The advent of the smartphone also made popular the idea of the in-app purchases—a concept with which many are now aware of and reliant upon. Entire business models are built on the ideas of downloadable content and paid level-ups that permit access to more….more content, more games, more tools within a game, more whatever it is you’re selling, or, alternatively, fewer ads. These concepts were brought into the mainstream by smartphones game developers looking to maximize profits.
The idea of gamification, it’s also worth noting, was probably born from the popularity of gaming on smartphones. We’re so deeply attracted to the serotonin-adrenaline response of gaming, and the convenience and intimacy of those responses as delivered through the personal mobile device, that these strategies become effective marketing strategies. Things like rewards and points systems, applied outside of game-specific apps, make daily activities shopping and calorie-tracking and banking feel like games. To some degree, anyway.

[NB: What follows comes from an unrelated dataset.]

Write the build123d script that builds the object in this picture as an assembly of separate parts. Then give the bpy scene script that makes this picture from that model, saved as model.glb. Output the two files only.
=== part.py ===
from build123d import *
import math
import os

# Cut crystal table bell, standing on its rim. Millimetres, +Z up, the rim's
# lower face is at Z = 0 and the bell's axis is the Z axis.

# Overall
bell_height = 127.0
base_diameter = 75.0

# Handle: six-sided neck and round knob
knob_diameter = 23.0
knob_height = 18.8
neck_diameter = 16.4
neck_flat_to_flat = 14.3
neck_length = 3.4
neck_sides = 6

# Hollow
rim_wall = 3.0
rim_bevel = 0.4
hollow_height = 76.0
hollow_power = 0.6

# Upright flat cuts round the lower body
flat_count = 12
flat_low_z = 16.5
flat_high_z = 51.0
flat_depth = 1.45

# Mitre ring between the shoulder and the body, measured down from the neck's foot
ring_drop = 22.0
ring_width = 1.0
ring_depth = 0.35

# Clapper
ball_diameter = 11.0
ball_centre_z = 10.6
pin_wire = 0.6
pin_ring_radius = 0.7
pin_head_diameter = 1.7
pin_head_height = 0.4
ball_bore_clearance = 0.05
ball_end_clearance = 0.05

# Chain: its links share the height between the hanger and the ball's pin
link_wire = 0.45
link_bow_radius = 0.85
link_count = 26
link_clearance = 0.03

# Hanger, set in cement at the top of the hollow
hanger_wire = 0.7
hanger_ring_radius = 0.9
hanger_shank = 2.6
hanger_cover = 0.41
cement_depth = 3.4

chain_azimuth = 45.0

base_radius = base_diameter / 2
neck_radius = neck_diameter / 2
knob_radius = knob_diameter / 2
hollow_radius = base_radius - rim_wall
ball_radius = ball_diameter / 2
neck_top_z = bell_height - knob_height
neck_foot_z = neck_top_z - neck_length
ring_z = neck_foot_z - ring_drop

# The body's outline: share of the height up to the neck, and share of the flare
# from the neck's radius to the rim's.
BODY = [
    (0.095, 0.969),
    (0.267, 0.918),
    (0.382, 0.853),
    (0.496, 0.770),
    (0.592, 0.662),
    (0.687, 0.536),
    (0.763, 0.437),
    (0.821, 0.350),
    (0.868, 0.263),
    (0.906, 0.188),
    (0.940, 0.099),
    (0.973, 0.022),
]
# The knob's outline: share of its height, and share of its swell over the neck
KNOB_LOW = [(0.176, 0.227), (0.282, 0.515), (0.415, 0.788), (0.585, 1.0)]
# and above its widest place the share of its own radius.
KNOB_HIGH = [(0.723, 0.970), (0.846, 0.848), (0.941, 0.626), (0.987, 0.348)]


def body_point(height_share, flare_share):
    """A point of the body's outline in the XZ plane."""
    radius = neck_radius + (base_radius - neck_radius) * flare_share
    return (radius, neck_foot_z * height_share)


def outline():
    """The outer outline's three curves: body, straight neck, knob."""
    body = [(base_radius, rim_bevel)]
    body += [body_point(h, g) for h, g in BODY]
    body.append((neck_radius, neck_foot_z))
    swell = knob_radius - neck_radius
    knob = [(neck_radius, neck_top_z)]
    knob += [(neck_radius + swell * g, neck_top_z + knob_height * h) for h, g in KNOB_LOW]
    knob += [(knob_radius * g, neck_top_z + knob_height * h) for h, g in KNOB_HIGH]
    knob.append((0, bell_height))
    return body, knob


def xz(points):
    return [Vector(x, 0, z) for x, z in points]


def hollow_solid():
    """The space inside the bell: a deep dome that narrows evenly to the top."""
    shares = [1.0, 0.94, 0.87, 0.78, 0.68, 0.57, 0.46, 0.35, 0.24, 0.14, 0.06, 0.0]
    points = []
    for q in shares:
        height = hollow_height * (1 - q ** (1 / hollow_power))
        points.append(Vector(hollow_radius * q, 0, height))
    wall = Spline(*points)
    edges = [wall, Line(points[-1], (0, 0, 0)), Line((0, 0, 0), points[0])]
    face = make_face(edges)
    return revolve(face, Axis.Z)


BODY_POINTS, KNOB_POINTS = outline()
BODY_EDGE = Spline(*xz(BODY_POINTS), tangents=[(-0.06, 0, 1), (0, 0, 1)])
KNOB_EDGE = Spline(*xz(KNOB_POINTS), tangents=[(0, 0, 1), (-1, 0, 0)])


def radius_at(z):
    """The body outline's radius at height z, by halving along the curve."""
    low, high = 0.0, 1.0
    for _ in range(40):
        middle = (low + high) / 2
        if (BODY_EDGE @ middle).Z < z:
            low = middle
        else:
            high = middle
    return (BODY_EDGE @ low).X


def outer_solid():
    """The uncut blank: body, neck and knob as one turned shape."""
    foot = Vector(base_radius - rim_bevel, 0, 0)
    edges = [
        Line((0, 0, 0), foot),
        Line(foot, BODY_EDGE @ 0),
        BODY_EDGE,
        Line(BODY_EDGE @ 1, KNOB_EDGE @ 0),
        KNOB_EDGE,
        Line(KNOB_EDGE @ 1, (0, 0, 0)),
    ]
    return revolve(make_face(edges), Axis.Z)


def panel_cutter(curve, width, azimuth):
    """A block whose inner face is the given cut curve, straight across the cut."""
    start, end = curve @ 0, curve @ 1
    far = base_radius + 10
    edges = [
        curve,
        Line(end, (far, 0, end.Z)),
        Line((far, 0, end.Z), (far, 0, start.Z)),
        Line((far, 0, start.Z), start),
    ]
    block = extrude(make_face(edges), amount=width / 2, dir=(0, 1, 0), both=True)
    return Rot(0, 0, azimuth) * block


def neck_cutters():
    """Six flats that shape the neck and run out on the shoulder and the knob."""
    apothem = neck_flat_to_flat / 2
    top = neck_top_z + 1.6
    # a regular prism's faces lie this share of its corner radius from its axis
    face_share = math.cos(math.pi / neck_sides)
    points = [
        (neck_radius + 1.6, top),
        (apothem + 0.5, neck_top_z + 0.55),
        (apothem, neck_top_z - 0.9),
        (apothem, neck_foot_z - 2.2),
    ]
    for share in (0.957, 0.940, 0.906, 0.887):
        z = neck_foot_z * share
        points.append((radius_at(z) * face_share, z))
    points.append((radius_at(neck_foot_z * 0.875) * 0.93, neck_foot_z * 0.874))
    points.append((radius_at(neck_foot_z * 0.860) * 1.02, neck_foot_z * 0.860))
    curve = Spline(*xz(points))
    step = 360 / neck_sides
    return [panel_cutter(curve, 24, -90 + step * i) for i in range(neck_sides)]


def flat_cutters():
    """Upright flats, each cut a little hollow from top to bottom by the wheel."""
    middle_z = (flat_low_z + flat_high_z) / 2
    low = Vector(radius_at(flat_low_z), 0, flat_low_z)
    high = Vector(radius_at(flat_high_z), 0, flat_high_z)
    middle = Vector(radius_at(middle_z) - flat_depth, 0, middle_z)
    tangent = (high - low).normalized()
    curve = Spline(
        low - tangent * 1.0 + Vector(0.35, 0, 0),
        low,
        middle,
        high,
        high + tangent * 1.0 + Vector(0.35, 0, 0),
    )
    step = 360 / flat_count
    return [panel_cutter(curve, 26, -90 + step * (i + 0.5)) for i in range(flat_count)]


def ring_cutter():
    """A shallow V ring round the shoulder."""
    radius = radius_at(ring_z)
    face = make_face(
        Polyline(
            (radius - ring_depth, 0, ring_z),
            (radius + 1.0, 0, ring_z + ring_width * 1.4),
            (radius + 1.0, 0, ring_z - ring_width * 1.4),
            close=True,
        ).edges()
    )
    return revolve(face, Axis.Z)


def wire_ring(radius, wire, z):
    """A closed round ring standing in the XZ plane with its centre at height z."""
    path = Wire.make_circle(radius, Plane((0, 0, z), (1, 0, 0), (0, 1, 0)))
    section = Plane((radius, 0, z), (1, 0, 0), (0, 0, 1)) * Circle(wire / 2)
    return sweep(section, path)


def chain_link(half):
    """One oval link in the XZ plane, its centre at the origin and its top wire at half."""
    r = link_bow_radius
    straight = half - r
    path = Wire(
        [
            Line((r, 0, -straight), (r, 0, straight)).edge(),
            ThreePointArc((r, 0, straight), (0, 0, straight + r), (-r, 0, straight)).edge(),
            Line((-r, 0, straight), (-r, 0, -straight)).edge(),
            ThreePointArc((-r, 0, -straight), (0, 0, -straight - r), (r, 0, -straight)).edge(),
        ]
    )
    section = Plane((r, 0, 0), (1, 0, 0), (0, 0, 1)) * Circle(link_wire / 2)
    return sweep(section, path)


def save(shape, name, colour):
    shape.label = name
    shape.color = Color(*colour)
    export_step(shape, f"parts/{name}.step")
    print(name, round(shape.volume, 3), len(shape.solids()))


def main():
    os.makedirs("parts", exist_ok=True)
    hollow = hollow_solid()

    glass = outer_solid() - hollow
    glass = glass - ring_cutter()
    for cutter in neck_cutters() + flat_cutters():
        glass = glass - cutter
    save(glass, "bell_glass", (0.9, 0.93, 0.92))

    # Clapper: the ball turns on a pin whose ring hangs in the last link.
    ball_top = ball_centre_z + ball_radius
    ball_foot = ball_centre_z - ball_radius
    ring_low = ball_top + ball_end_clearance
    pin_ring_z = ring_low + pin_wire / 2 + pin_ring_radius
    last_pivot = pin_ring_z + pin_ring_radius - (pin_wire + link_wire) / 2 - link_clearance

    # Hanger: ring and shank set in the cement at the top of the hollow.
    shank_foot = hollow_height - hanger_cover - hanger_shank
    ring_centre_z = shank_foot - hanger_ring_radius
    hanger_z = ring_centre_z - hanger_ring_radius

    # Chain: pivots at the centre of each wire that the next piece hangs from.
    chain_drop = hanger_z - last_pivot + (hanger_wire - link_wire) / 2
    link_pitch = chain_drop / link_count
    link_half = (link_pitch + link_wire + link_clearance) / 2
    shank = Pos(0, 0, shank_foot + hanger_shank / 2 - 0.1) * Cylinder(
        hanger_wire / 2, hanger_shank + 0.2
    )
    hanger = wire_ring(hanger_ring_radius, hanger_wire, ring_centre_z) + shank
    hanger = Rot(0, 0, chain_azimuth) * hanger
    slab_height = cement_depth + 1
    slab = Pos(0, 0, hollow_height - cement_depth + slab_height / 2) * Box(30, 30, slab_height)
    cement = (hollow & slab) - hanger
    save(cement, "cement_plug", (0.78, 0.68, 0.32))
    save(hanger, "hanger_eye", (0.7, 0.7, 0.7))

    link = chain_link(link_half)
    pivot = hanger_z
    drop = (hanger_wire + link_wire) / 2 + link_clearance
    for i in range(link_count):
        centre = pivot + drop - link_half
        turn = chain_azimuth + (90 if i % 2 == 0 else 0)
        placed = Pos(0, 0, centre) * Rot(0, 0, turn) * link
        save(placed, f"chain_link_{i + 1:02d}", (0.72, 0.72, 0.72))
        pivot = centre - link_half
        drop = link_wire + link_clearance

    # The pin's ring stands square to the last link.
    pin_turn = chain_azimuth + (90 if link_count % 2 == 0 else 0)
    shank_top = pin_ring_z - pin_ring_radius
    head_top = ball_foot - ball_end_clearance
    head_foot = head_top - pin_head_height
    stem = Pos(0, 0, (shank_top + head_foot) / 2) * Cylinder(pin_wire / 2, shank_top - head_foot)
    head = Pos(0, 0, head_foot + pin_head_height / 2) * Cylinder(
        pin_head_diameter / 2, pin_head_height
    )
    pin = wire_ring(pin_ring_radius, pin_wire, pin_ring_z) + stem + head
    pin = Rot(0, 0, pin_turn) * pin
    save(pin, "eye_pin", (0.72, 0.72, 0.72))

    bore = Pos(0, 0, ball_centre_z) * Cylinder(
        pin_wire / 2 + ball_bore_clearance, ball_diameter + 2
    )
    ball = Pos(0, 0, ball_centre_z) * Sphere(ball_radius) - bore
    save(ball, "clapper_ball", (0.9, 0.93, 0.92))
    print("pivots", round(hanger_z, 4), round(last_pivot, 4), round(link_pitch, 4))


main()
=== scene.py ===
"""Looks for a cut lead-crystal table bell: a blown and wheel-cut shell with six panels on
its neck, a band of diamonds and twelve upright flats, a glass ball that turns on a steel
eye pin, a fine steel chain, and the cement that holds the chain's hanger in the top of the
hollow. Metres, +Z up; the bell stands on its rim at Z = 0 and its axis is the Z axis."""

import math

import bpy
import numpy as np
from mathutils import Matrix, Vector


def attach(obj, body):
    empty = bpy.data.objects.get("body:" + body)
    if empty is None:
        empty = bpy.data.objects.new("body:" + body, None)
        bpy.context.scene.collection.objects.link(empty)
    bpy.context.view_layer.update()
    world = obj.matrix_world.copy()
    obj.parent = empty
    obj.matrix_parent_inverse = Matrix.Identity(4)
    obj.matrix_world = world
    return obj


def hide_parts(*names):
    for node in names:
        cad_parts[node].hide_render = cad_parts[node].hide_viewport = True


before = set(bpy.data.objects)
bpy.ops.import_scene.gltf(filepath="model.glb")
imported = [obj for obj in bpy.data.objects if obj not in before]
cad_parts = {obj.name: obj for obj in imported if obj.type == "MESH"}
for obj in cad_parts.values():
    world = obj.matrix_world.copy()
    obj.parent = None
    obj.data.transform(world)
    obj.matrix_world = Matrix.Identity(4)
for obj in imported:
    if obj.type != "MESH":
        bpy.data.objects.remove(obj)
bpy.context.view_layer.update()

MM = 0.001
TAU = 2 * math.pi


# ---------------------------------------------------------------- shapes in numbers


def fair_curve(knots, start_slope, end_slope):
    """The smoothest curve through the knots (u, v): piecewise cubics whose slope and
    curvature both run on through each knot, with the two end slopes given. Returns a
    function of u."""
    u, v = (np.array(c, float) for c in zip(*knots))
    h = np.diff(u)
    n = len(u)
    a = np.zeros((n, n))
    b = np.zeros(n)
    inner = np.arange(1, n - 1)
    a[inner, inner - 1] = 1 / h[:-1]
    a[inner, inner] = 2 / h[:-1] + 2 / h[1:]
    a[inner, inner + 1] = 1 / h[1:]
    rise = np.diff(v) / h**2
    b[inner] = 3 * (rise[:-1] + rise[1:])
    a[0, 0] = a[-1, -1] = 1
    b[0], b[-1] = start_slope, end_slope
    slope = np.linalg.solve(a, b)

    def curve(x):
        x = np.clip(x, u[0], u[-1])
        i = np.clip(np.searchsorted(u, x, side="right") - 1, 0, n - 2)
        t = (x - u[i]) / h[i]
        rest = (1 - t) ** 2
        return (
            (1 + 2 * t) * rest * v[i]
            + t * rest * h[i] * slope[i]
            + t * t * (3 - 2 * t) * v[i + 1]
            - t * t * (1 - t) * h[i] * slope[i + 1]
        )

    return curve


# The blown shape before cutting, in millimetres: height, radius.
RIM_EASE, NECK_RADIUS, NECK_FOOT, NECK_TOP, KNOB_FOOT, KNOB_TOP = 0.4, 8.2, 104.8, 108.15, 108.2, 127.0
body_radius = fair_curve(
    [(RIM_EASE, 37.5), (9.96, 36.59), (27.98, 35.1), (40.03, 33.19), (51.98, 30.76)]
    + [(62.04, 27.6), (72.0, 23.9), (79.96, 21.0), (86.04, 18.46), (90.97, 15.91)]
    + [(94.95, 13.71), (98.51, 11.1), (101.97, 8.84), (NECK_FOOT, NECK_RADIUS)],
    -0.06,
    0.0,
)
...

Because the pressure is on in the gaming industry, developers are vying to come up with the next big thing.
Virtual reality (VR) is the thing everyone’s been talking about for awhile now, but its widespread appeal and accessibility still remains in question. VR games require the purchase of specialized hardware, so they exist more within the console gaming space than in mobile. Relatively few people have made the plunge yet, but VR could still become dominant in its niche with some upgrade to the technology, and making it more accessible to different budgets. GQ wonders if VR gaming could be over before it started, but pcmag.com still made a best of VR headsets list last December just before the big holiday buying season. So everyone feels a bit let’s-wait-and-see.

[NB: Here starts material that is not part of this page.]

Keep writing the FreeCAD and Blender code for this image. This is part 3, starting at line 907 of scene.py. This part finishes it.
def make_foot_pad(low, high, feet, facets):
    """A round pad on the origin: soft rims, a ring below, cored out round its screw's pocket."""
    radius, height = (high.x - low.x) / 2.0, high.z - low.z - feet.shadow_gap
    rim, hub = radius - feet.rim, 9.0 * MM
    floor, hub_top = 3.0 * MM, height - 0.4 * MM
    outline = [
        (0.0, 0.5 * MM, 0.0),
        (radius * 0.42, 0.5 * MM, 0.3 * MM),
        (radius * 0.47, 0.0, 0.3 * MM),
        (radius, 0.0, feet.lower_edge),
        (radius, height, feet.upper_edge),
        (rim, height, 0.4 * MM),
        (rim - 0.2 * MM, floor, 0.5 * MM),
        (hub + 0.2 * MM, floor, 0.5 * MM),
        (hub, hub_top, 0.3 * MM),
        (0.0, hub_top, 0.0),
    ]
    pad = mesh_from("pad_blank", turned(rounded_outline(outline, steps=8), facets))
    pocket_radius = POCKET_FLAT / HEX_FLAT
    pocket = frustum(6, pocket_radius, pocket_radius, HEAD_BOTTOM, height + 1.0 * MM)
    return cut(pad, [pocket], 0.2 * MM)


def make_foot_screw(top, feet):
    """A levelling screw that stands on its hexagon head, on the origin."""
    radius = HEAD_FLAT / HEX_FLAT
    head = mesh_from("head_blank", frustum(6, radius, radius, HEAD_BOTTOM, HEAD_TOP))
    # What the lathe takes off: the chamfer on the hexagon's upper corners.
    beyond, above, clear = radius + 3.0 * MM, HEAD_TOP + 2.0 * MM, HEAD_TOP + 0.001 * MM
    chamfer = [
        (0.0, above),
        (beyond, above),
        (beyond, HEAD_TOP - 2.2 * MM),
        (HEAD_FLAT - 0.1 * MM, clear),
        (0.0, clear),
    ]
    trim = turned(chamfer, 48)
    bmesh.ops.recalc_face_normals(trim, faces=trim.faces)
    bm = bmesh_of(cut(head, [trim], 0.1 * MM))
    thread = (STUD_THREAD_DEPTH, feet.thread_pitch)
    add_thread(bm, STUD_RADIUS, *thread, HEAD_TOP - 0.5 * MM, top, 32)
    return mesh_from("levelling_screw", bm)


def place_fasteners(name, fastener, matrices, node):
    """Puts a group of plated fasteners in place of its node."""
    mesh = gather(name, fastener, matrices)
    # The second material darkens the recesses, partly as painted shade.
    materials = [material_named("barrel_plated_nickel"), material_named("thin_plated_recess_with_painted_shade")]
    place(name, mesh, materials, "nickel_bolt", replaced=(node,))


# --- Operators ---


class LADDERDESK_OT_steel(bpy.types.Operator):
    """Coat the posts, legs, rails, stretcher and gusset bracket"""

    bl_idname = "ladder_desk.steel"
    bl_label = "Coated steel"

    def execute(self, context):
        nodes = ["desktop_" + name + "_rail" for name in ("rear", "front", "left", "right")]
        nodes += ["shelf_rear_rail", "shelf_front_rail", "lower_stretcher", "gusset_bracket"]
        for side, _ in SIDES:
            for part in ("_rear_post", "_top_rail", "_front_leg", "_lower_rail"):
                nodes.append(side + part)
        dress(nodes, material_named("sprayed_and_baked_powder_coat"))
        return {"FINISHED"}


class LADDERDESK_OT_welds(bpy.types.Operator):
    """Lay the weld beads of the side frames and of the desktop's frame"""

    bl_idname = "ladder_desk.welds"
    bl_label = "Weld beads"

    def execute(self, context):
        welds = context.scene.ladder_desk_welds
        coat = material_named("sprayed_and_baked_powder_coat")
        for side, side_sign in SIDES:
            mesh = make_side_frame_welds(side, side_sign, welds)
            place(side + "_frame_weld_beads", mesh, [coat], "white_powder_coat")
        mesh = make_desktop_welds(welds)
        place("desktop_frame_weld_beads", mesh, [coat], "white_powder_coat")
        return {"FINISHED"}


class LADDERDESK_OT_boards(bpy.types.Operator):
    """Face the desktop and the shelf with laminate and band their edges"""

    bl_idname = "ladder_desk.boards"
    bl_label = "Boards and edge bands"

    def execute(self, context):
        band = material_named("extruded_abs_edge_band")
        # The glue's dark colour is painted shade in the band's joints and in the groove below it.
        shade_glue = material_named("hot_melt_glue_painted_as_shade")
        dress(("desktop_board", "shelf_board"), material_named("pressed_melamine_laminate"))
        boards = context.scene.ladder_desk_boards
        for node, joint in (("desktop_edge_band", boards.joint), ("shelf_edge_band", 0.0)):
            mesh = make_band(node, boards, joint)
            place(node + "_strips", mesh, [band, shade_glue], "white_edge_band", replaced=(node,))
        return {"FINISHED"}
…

Augmented reality (AR) had it’s biggest and most promising success so far in Pokemon Go, which was all the rage, and is still making millions of dollars per week. Just after its release in 2016, AR was “set to transform gaming,” but it hasn’t really done so yet. There are enough AR games out there to have a 25 Best AR Games of 2017 list, but aside from Pokemon Go, it hasn’t hit the mainstream the way makers had hoped. AR’s future, in fact, might be in applying the technology to other industries like architecture and construction, other design industries. It might also have smart medical applications.
Multi-screen gaming is not new, but the concurrent rise of social media, smartphones, and cloud computing means that more people now expect gaming to be a social experience unlimited by the players’ personal location. Cloud-based games, games designed to be played on a big screen and a little screen simultaneously, and games designed to move fluidly from one device to another could all have a major effect on the market, as could movement toward more open-source gaming.
Not everyone loves what mobile has done for (to?) video games, but one thing is still true: more people are playing games more often than probably ever before in history. Whether it’s the emotional escape that numbs our overwhelmed minds, the energetic release of in-game violence, the satisfying ka-ching of achievement when we’ve succeeded at some task, the collaborative quality of a multiplayer universe, an enjoyment of the art of the environment, or the graceful dance of gameplay, gaming still rules the mobile landscape and chances are, its success will always have something to teach the rest of us.